Runtime as Marketing, Not Just Storytelling

Here's the counterintuitive economics: a three-hour film is harder to schedule but easier to market. The length itself becomes the story. When Oppenheimer opened, the runtime was discussed in every review, every social post, every conversation about whether to see it. That friction — "can I sit through three hours of this?" — generates exactly the kind of cultural engagement that no advertising budget can buy.

Collider reported that The Odyssey carries a runtime of 2 hours 52 minutes and a $250 million budget — Nolan's most expensive film since The Dark Knight Rises in 2012. That budget requires a break-even point north of $500 million, which sounds terrifying until you remember that Oppenheimer approached $1 billion globally. The studio isn't betting against the runtime; the studio is betting on it, because Oppenheimer demonstrated that prestige length and blockbuster scale are no longer mutually exclusive categories.

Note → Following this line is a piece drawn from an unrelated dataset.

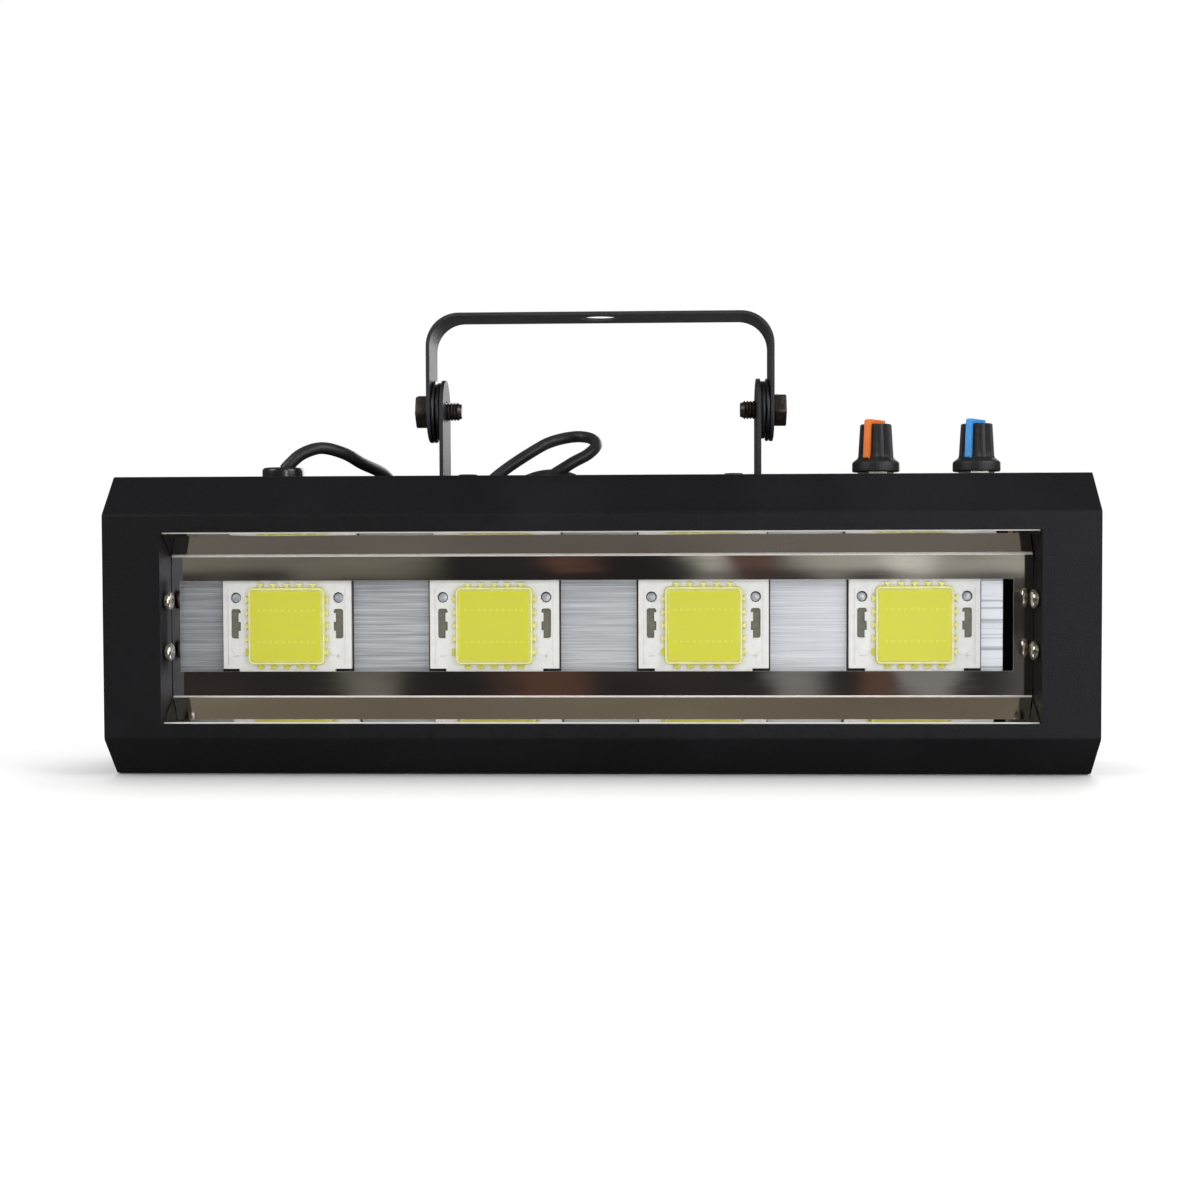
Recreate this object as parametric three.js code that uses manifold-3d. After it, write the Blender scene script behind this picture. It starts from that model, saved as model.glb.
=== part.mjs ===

The pre-sale data bears this out. The Odyssey generated £750,000 ($1 million) at the BFI Imax alone in its first 24 hours of ticket sales — a full month before release. Tickets for opening weekend screenings had already sold out in under an hour, a year in advance. Scalpers were listing seats on eBay for up to $1,500. These are not the numbers of an audience tolerating a long film. These are the numbers of an audience that has decided the length is a feature.

What Oppenheimer Actually Proved

The runtime question was never really about attention spans. It was about trust — whether audiences trusted a filmmaker enough to surrender three hours to his vision, and whether studios trusted that the filmmaker's judgment about length was commercially defensible.

Oppenheimer answered both questions. And the answer has restructured how prestige blockbusters get greenlit. Industry analysis of the current moment points to a broader pattern: films like Avengers: Endgame and Dune: Part Two have established long runtimes as markers of cinematic ambition rather than commercial liability. The theatrical experience, under pressure from streaming, has found its differentiator — and it turns out to be exactly the thing streaming can't replicate: the commitment, the scale, the shared duration.

Nolan's The Odyssey — shot entirely on Imax 70mm, per Deadline — arrives as the fullest expression of this logic yet. The film is nearly three hours long, costs a quarter of a billion dollars, and is selling out premium screens a month before anyone has seen a frame of it. That's not despite Oppenheimer. That's because of it.

The studios didn't greenlit long runtimes because they stopped being afraid of them. They greenlit them because one film made the fear look like the mistake.